Born in Corduba in Hispania, he belonged to the provincial elite that increasingly supplied Rome with talent, energy, and insecurity. That provincial origin mattered. Men like Seneca the Elder were outsiders by pedigree and insiders by aspiration. They learned that words could function as leverage: speech could purchase status, open doors, and compensate for the weakness of lineage. His great project, the surviving Controversiae and Suasoriae, is an anthology of declamatory material, but it is also a psychological record of a class teaching itself how to survive in a world where public language had become both performance and weapon. He preserved examples of brilliant argument, but also their excesses, exposing how Roman education often turned moral questions into exercises in verbal domination.

The elder Seneca’s temperament appears to have been practical, observant, and, beneath the polish, satirically alert to pretension.

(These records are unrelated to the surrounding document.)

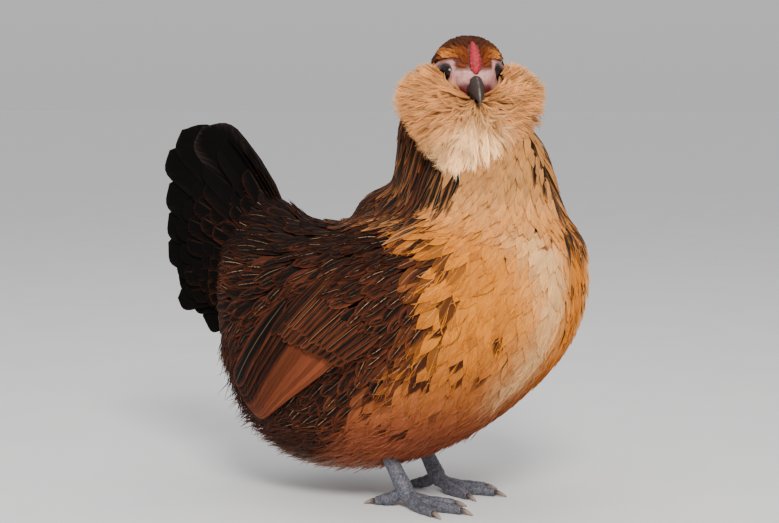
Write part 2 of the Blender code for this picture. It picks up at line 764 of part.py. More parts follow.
def tail_core():
    """The root of the tail: a closed fan from inside the rump to less than half way along the feathers."""
    base = Vector((0, *TAIL_ROOT))
    low, high = TAIL_CORE_SPAN
    rings = []
    for start, share, half in TAIL_CORE_RINGS:
        ring = []
        for k in range(TAIL_CORE_SIDES):
            turn = 2 * math.pi * k / TAIL_CORE_SIDES
            angle = (low + high) / 2 + (high - low) / 2 * math.sin(turn)
            reach = start + share * (eased(*zip(*sorted(TAIL_PAIRS)), angle) - TAIL_RUMP)
            way = Vector((0, math.cos(math.radians(angle)), math.sin(math.radians(angle))))
            wide = half * (1.25 - 0.35 * math.sin(turn))
            ring.append(base + way * reach + Vector((wide * math.cos(turn), 0, 0)))
        rings.append(ring)
    return loft(rings)


def tail_feather(side, pair, angle, reach, width, start, spread_in, spread_out, count, end):
    base = Vector((0, *TAIL_ROOT))
    way = Vector((0, math.cos(math.radians(angle)), math.sin(math.radians(angle))))
    line, normals = [], []
    for i in range(count):
        t = i / (count - 1)
        far = start + (reach - start) * t
        x = spread_in + (spread_out - spread_in) * t
        bow = 0.05 * reach * math.sin(math.pi * t) * (1 if pair < 3 else 0.4)
        line.append(base + way * far + Vector((side * x, bow * -way.z, bow * way.y)))
        normals.append(Vector((side, 0, 0)))
    return vane(line, normals, feather_widths(width, count, 0.5, end, 0.72), TAIL_ROLL * side)


def tail_pieces():
    pieces = [tail_core()]
    for side in (-1, 1):
        for pair, (angle, reach) in enumerate(TAIL_PAIRS):
            width = TAIL_FEATHER_WIDTH * (1 - 0.02 * pair)
            out = TAIL_RIDGE + TAIL_STEP * pair
            rows = 5 if pair < 5 else 4
            pieces.append(tail_feather(side, pair, angle, reach, width, 0.022, out, out, rows, 0.42))
        for tier, (count, reach, width) in enumerate(TAIL_COVERT_TIERS):
            for i in range(count):
                angle = 68 + tier * 4 - 62 * i / (count - 1)
                start, out = 0.0090 + 0.002 * tier, 0.0062 + 0.0036 * i + 0.0015 * tier
                length = reach * (1 - 0.05 * i)
                pieces.append(tail_feather(side, 2, angle, length, width, 0.024, start, out, 4, 0.4))
    return pieces


# Hackle tiers up the neck, each (height of the roots, drop to the tips, vanes in a full turn).
HACKLE_TIERS = ((0.2260, 0.036, 8), (0.2090, 0.035, 9), (0.1920, 0.034, 10), (0.1750, 0.030, 11))
# The hackle leaves the throat bare: the middle of that gap, and half its spread.
THROAT = math.radians(-50)
THROAT_HALF = math.radians(40)


def hackle_pieces():
    pieces = []
    for tier, (height, drop, count) in enumerate(HACKLE_TIERS):
        for k in range(count):
            turn = 2 * math.pi * (k + 0.5 * (tier % 2)) / count
            away = abs((turn - THROAT + math.pi) % (2 * math.pi) - math.pi)
            if away < THROAT_HALF:
                continue
            line, normals = [], []
            for t, lift in VANE_RISE:
                line.append(neck_point(turn, height - drop * t, lift))
                normals.append(Vector((math.sin(turn), -math.cos(turn), 0.45)).normalized())
            bend = line[1]
            if abs(bend.x) < torso_side(bend.y, bend.z):
                continue
            y, depth, width = neck_section(height - drop * 0.5)
            spacing = 2 * math.pi * (depth + width) / 2 / count
            pieces.append(vane(line, normals, feather_widths(spacing * 0.96, 3, 0.6, 0.15, 0.5)))
    return pieces


def tube(line, radii, sides, flat=None):
    """A round limb through a line of points, kept above the level named flat."""
    rings = []
    for i, middle in enumerate(line):
        ahead = (line[min(i + 1, len(line) - 1)] - line[max(i - 1, 0)]).normalized()
        side = ahead.cross(Vector((0, 0, 1)))
        if side.length < 0.1:
            side = ahead.cross(Vector((0, 1, 0)))
        side.normalize()
        up = side.cross(ahead).normalized()
        ring = oval(middle, side, up, radii[i], radii[i], radii[i], 2.0, sides)
        if flat is not None:
            ring = [Vector((p.x, p.y, max(p.z, flat))) for p in ring]
        rings.append(ring)
    return loft(rings)


def mirrored(point, side):
    return Vector((point.x * side, point.y, point.z))


def toe_way(side, angle):
    return Vector((math.sin(math.radians(angle)) * side, -math.cos(math.radians(angle)), 0))


def leg_pieces(side):
    hock, ankle = mirrored(HOCK, side), mirrored(ANKLE, side)
    shank = [hock.lerp(ankle, t) for t in (0, 0.25, 0.5, 0.75, 0.93, 1.1)]
    thick = [1.15, 1.0, 0.95, 0.97, 1.12, 0.9]
    pieces = [tube(shank, [SHANK_RADIUS * k for k in thick], 9, 0.0)]
    along = (ankle - hock).normalized()
    front = Vector((0, -1, 0))
    front = (front - along * front.dot(along)).normalized()
    for i in range(SCUTES):
        place = hock.lerp(ankle, 0.42 + 0.56 * i / (SCUTES - 1))
        line = [place + front * (SHANK_RADIUS * 0.78) - along * 0.0008,
                place + front * (SHANK_RADIUS * 1.03) + along * 0.0024]
        pieces.append(vane(line, [front, front], [0.0030, 0.0027], 0.0, SCUTE_THICK))
    for name, angle, reach in TOES:
        way = toe_way(side, angle)
        low = TOE_RADIUS * 0.80
        rise = 0.0046 if name == "hind" else 0.0
        line, radii = [], []
        for t, lift, wide in TOE_LINE:
            spot = ankle + way * (0.001 + reach * t)
            spot.z = low * (0.5 + wide / 2) + lift + rise * (1 - t) * 0.6
            line.append(spot)
            radii.append(TOE_RADIUS * wide)
        pieces.append(tube(line, radii, 6, 0.0))
        for i in range(TOE_SCUTES if name != "hind" else 1):
            t = 0.40 + 0.26 * i
            spot = ankle + way * (reach * t)
            spot.z = low * 2.0
            pieces.append(vane([spot - way * 0.0016, spot + way * 0.0018 + Vector((0, 0, 0.0006))],
                               [Vector((0, 0, 1))] * 2, [0.0019, 0.0017], 0.0, SCUTE_THICK))
    return pieces


def claw_shape(side, angle, reach, more=0.0):
    way = toe_way(side, angle)
    start = mirrored(ANKLE, side) + way * (reach - 0.0005)
    line, radii = [], []
    for t, z, wide in CLAW_LINE:
        spot = start + way * (CLAW_LENGTH * t + more * (2 * t - 1))
        spot.z = z
        line.append(spot)
        radii.append(wide + more)
    return tube(line, radii, 6, 0.0)


THIGH_TOP = Vector((0.0290, 0.0020, 0.0760))
THIGH_LOW = Vector((0.0235, -0.0170, 0.0300))
THIGH_RADII = (0.0150, 0.0215, 0.0225, 0.0190, 0.0130, 0.0080)


def thigh_shape(side):
    line = [mirrored(THIGH_TOP.lerp(THIGH_LOW, t), side) for t in (0, 0.2, 0.45, 0.7, 0.9, 1.06)]
    return tube(line, THIGH_RADII, 12)


def main():
    clear_scene()
    torso, neck, head = torso_shape(), neck_shape(), head_shape()
    thighs = {side: thigh_shape(side) for side in (-1, 1)}
    names = {-1: "right", 1: "left"}
    sockets = [grown(shape, GAP) for shape in thighs.values()]
    torso_clear, head_clear = grown(torso, GAP), grown(head, GAP)
    eyes_clear = [eye_shape(side, GAP) for side in (-1, 1)]
    beaks_clear = [beak_half(BEAK_UPPER, True, GAP), beak_half(BEAK_LOWER, False, GAP)]

    node("torso", "torso", [torso], sockets)
    node("head", "head", [head, lid_shape(-1), lid_shape(1)], eyes_clear + beaks_clear)
    node("neck", "neck", [neck] + hackle_pieces(), [torso_clear, head_clear, ruff_room()])
    node("comb", "comb", comb_pieces(), [head_clear] + beaks_clear)
    node("beak_upper", "beak", [beak_half(BEAK_UPPER, True)], [nostril(-1), nostril(1)], 0.4)
    node("beak_lower", "beak", [beak_half(BEAK_LOWER, False)], [], 0.4)
    for side, name in names.items():
        node("eye_" + name, "eye", [eye_shape(side)], [], 0.1)

    draw = random.Random(SEED)
    face_clear = [head_clear, lid_shape(-1, 2 * GAP), lid_shape(1, 2 * GAP)] + eyes_clear + beaks_clear
    partings = [beyond_parting(side, False) for side in (-1, 1)]
    node("beard", "muff", beard_pieces(draw), face_clear + partings)
    for side, name in names.items():
        node("muff_" + name, "muff", muff_pieces(side, draw), face_clear + [beyond_parting(side, True)])

    for side, name in names.items():
        node("wing_" + name, "wing", wing_pieces(side), [torso_clear])
        node("thigh_" + name, "thigh", [thighs[side]])
        claws = [(toe, angle, reach) for toe, angle, reach in TOES]
        cleared = [claw_shape(side, angle, reach, GAP) for toe, angle, reach in claws]
        node("leg_" + name, "leg", leg_pieces(side), [torso_clear, grown(thighs[side], GAP)] + cleared, 0.5)
        for toe, angle, reach in claws:
            node(f"claw_{toe}_{name}", "claw", [claw_shape(side, angle, reach)], [], 0.4)
    node("tail", "tail", tail_pieces(), [torso_clear])


main()
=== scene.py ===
"""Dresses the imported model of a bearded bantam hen.

Skin, feathers and bare parts are laid over its solids, with a floor, light and a camera. The hen
faces -Y with its head turned to its right, +Z is up, and its own left side is +X. All sizes are in
metres. In the head's own directions f is forward, l to its left and u up.
"""

import math
from functools import lru_cache

import bpy
import numpy as np
from bpy.props import FloatProperty, FloatVectorProperty, IntProperty, PointerProperty
from mathutils import Matrix, Vector
from mathutils.bvhtree import BVHTree


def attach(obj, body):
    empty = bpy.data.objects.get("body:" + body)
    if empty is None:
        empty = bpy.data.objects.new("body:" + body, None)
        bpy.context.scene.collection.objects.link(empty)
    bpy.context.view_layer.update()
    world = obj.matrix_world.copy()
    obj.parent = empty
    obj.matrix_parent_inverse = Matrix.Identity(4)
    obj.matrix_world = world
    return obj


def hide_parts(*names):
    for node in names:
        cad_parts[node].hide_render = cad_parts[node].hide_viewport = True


bl_info = {
    "name": "Bearded bantam hen",
    "version": (1, 0, 0),
    "blender": (4, 5, 0),
    "location": "View3D > Sidebar > Hen",
    "description": "Builds skin, feathers, bare parts and studio of a life-size bearded bantam hen",
    "category": "Object",
}

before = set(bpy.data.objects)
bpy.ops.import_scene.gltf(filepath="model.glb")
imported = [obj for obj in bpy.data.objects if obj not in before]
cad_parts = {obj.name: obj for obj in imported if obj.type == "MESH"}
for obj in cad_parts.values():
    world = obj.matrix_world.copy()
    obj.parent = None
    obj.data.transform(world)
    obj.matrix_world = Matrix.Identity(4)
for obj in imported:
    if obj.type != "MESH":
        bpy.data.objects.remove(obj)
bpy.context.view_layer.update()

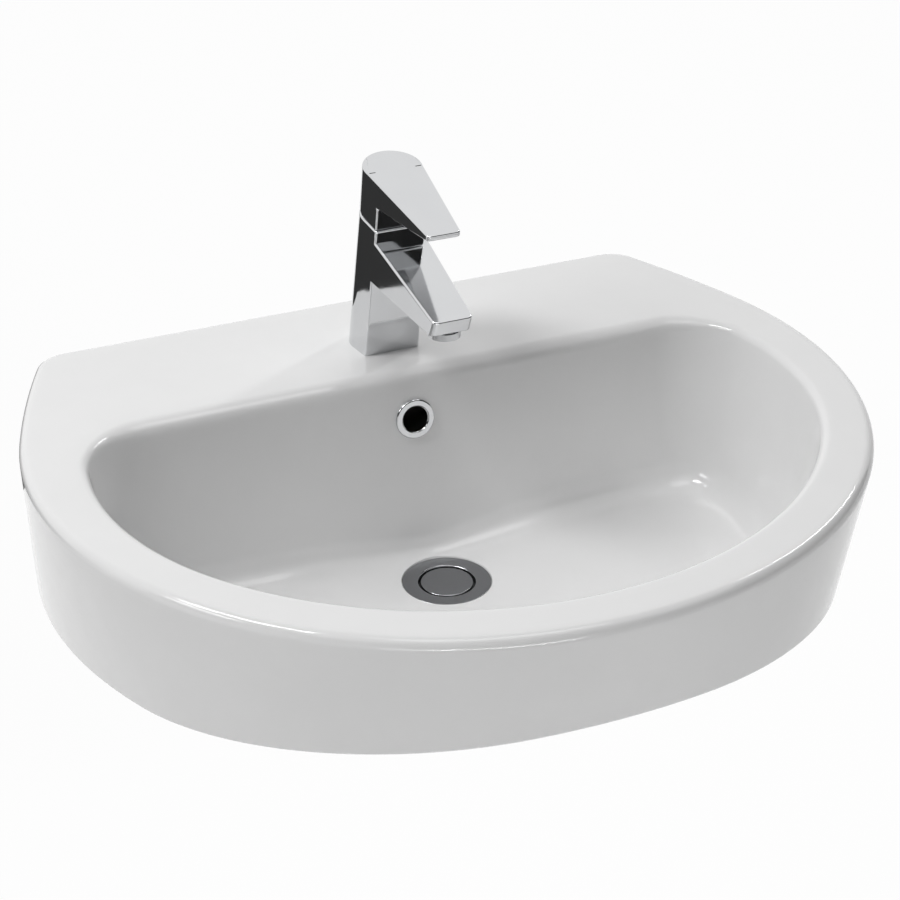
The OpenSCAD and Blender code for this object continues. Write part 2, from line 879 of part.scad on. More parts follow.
// Bright dome that covers the clamp ring
module cartridge_shroud() {
    color("silver") tap_frame() translate([0, 0, 111.5]) difference() {
        union() {
            cylinder(r = 17.7, h = 1.5);
            translate([0, 0, 1.5]) cylinder(r1 = 17, r2 = 13, h = 3);
        }
        translate([0, 0, -1]) cylinder(r = 11.5, h = 8);
        translate([0, 0, -1]) cylinder(r1 = 15.8, r2 = 11.5, h = 4);
    }
}

// Carrier that turns in the housing and holds the pivot pin
module cartridge_carrier() {
    color("gray") tap_frame() difference() {
        union() {
            translate([0, 0, carrier_h + part_gap]) cylinder(r = carrier_r, h = 7);
            translate([0, 0, 103]) cylinder(r = 9, h = 9);
        }
        translate([-4.2, -12, 98.6]) cube([8.4, 24, 20]);
        translate([-12, 0, pivot_h]) rotate([0, 90, 0]) cylinder(r = pin_r, h = 24);
    }
}

// Pin that the lever rocks on
module pivot_pin() {
    color("silver") tap_frame() translate([-8.6, 0, pivot_h]) rotate([0, 90, 0]) cylinder(r = pin_r, h = 17.2);
}

// Square stem from the pivot up into the lever
module lever_stem() {
    color("silver") tap_frame() difference() {
        union() {
            translate([-4, -4.5, 103]) cube([8, 9, 29]);
            translate([-4, 0, 103]) rotate([0, 90, 0]) cylinder(r = 3.4, h = 8);
        }
        translate([-6, 0, pivot_h]) rotate([0, 90, 0]) cylinder(r = pin_r + slide_gap, h = 12);
    }
}

// Lever

// Plan of the lever: round back, straight sides that close in, soft tip corners
module lever_plan() {
    s = 0.0985;
    x0 = lever_r;
    xt = x0 - lever_reach * s;
    circle(r = x0);
    polygon([
        [-x0 + 0.1, 2], [-x0 + 0.06, 0], [-xt, tip_r - lever_reach], [tip_r - xt, -lever_reach],
        [xt - tip_r, -lever_reach], [xt, tip_r - lever_reach], [x0 - 0.06, 0], [x0 - 0.1, 2]
    ]);
    for (x = [tip_r - xt, xt - tip_r])
        translate([x, tip_r - lever_reach]) circle(r = tip_r);
}

// Side view of the lever: deep cap with a relieved heel, arm that thins to the tip
module lever_side() {
    polygon([
        [-lever_reach - 1, lever_top], [-lever_reach - 1, lever_top - tip_t],
        [0.6 - tower_front, arm_root_h], [-tower_front, arm_root_h - 0.8],
        [-tower_front, lever_low], [0, lever_low], [26, heel_h], [26, lever_top]
    ]);
}

// Cap and arm in one piece, with the socket and screw holes
module lever() {
    color("silver") tap_frame() difference() {
        intersection() {
            translate([0, 0, 110]) linear_extrude(50) lever_plan();
            rotate([90, 0, 90]) translate([0, 0, -40]) linear_extrude(80) lever_side();
        }
        difference() {
            translate([0, 0, 105]) cylinder(r = 18.2, h = 42.5);
            translate([-8, -8, 122]) cube([16, 20, 30]);
        }
        translate([-4, -4.5, 110]) cube([8, 9, 22]);
        translate([0, 3, screw_h]) rotate([-90, 0, 0]) cylinder(r = screw_r, h = 12);
        translate([0, 14, screw_h]) rotate([-90, 0, 0]) cylinder(r = screw_cap_r, h = 12);
        for (x = [-17.6, 17.6])
            translate([x - 2.3, -5.4, lever_top - 0.4]) cube([4.6, 0.9, 2]);
    }
}

// Grub screw that grips the stem
module lever_screw() {
    color("dimgray") tap_frame() translate([0, 4.5, screw_h]) rotate([-90, 0, 0]) difference() {
        cylinder(r = screw_r, h = 6.5);
        translate([0, 0, 4]) linear_extrude(4) polygon(hex_points(2.5));
    }
}

// Small plug that hides the screw hole at the back
module lever_screw_cap() {
    color("gray") tap_frame() translate([0, 17.9, screw_h]) rotate([-90, 0, 0]) cylinder(r = screw_cap_r, h = 3.8);
}

// Aerator

// Round housing below the spout
module aerator_housing() {
    color("silver") rim_frame() translate([0, -aerator_y, 56.4]) difference() {
        union() {
            cylinder(r = 11.5, h = 4.9);
            cylinder(r = aerator_neck_r, h = 9.6);
        }
        translate([0, 0, -1]) cylinder(r = insert_r, h = 12);
    }
}

// Insert with a ring of slots and a fine outlet
module aerator_insert() {
    color("ivory") rim_frame() translate([0, -aerator_y, 57.2]) difference() {
        cylinder(r = insert_r, h = 8.8);
        for (i = [0:7])
            rotate([0, 0, 45 * i]) translate([5.6, 0, -1]) cylinder(r = 1.1, h = 7);
        for (i = [0:3])
            rotate([0, 0, 90 * i + 22.5]) translate([2.5, 0, -1]) cylinder(r = 1.0, h = 7);
        translate([0, 0, 5]) cylinder(r = 7.2, h = 8);
    }
}

// Wall fixing

// Flanged bushes that centre the wall's bolts in the ceramic
module wall_bushes() {
    color("white") for (x = [-fix_spacing / 2, fix_spacing / 2])
        translate([x, 0, 0]) rotate([90, 0, 0]) difference() {
            union() {
                cylinder(r = bush_r, h = back_t + 3);
                translate([0, 0, back_t]) cylinder(r = 17, h = 3);
            }
            translate([0, 0, -1]) cylinder(d = bush_bore, h = back_t + 6);
        }
}
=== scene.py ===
"""Wall-hung ceramic basin with a single-lever mixer tap and a pop-up waste.

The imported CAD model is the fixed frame. The ceramic is lofted here from the measured outlines,
the tap's body and lever get the soft edges of a polished casting, threads and the outlet's grid
are grown by Geometry Nodes, and every other solid is carried over with a finish of its own.
"""

from __future__ import annotations

import logging
import math
from dataclasses import dataclass
from enum import Enum
from typing import Any, Callable, Sequence

import bmesh
import bpy
import numpy as np
from bmesh.types import BMesh
from bpy.types import GeometryNodeTree, Material, Mesh, Node, NodeSocket, NodeTree, Object
from mathutils import Matrix, Vector


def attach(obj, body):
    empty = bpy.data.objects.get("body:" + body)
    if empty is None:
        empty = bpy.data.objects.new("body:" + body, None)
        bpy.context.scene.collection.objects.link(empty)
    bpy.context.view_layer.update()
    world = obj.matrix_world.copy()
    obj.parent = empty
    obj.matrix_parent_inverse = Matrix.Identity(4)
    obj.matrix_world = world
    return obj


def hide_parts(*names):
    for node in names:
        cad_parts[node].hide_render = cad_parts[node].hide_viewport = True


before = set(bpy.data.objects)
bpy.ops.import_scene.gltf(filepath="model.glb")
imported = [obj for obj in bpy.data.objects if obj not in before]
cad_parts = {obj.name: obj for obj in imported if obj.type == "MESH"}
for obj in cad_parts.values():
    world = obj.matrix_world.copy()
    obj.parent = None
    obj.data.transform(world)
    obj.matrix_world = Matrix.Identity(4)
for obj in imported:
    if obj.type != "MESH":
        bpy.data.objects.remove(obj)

LOG = logging.getLogger("basin")
# Height of the rim's top over the wall-fixing holes, in millimetres
RIM_Z = 95.0

Pair = tuple[float, float]
Triple = tuple[float, float, float]
# Lowest and highest corner of a box, or the two ends of a line
Box = tuple[Triple, Triple]
# Radius and height of each corner of a turned body, from the bottom to the top
Profile = Sequence[Pair]


# Small helpers


def metres(points: np.ndarray) -> np.ndarray:
    """Turns millimetres in the rim's frame into metres in the part's frame.

    Args:
        points: An array whose last axis holds x, y and z, with z counted from the rim top.

    Returns:
        The same points in metres, with z counted from the wall-fixing holes.
    """
    return (points + np.array([0.0, 0.0, RIM_Z])) / 1000.0


def linear(hex_colour: str) -> tuple[float, float, float, float]:
    """Turns an sRGB hex colour into linear light.

    Args:
        hex_colour: Six hex digits with a leading hash.

    Returns:
        Red, green, blue and alpha for a colour socket.
    """
    parts = [int(hex_colour[i : i + 2], 16) / 255.0 for i in (1, 3, 5)]
    lin = [p / 12.92 if p <= 0.04045 else ((p + 0.055) / 1.055) ** 2.4 for p in parts]
    return (lin[0], lin[1], lin[2], 1.0)


def add_node(tree: NodeTree, kind: str, inputs: dict[Any, Any] | None = None, **settings: Any) -> Node:
    """Adds one node with its settings and links.

    Args:
        tree: The node tree that gets the node.
        kind: The node's class name.
        inputs: Values or output sockets by input name or index.
        **settings: Attributes of the node itself.

    Returns:
        The new node.
    """
    node = tree.nodes.new(kind)
    for key, value in settings.items():
        setattr(node, key, value)
    for key, value in (inputs or {}).items():
        if isinstance(value, NodeSocket):
            tree.links.new(value, node.inputs[key])
        else:
            node.inputs[key].default_value = value
    return node


def fresh_tree(owner: Any, kind: str) -> tuple[NodeTree, Node]:
    """Gives a material or the surroundings an empty tree with its output.

    Args:
        owner: The material or the surroundings.
        kind: The output node's kind.

    Returns:
        The tree and its output.
    """
    owner.use_nodes = True
    owner.node_tree.nodes.clear()
    return owner.node_tree, add_node(owner.node_tree, kind)


def noise(
    tree: NodeTree, place: NodeSocket, scale: float, detail: float, roughness: float = 0.5
) -> NodeSocket:
    """Adds a noise pattern.

    Args:
        tree: The node tree that gets the node.
        place: Coordinates in metres.
        scale: Features per metre.
        detail: Octaves of detail.
        roughness: Weight of the finer octaves.

    Returns:
        The pattern's socket.
    """
    values = {"Vector": place, "Scale": scale, "Detail": detail, "Roughness": roughness}
    return add_node(tree, "ShaderNodeTexNoise", values).outputs["Fac"]


def blend(tree: NodeTree, factor: NodeSocket, first: Any, second: Any) -> NodeSocket:
    """Mixes two colours.

    Args:
        tree: The node tree that gets the node.
        factor: Share of the second colour.
        first: Colour or socket at 0.
        second: Colour or socket at 1.

    Returns:
        The mixed colour's socket.
    """
    values = {"Factor": factor, 6: first, 7: second}
    return add_node(tree, "ShaderNodeMix", values, data_type="RGBA").outputs[2]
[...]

He celebrated ingenuity, memory, and speed, yet his collections repeatedly show how rhetoric can detach itself from truth. That tension is the key to his character. He did not reject declamation; he documented it obsessively. In that choice lies a kind of ambivalence: he was drawn to the theater of Roman speech even as he understood its corrosive potential. He seems to have justified the whole system as training for elite civic life, but the very preservation of its maneuvers suggests a deeper unease about the moral shape of the culture he served.

His public world was one of law courts, schools, and display. Privately, he lived within the compromises of Roman ambition, raising sons whose futures depended on the same social machinery he anatomized. The most famous of these, Seneca the Younger, inherited not doctrine from his father but a style sharpened by competition, compression, and the habit of turning conflict into language. That inheritance had costs. It helped produce a writer of extraordinary force, but also a man whose prose can feel as if it is always under pressure, always performing, always defending itself.

Seneca the Elder’s legacy is therefore double-edged. He preserved the culture of Roman rhetoric with affection and technical mastery, but he also helped bequeath a world in which ethical seriousness had to fight its way through theatrical habits of speech. In the broader family story, he is the architect of the medium through which his son would later attempt a moral rescue: not by escaping rhetoric, but by forcing rhetoric to confess its own instability.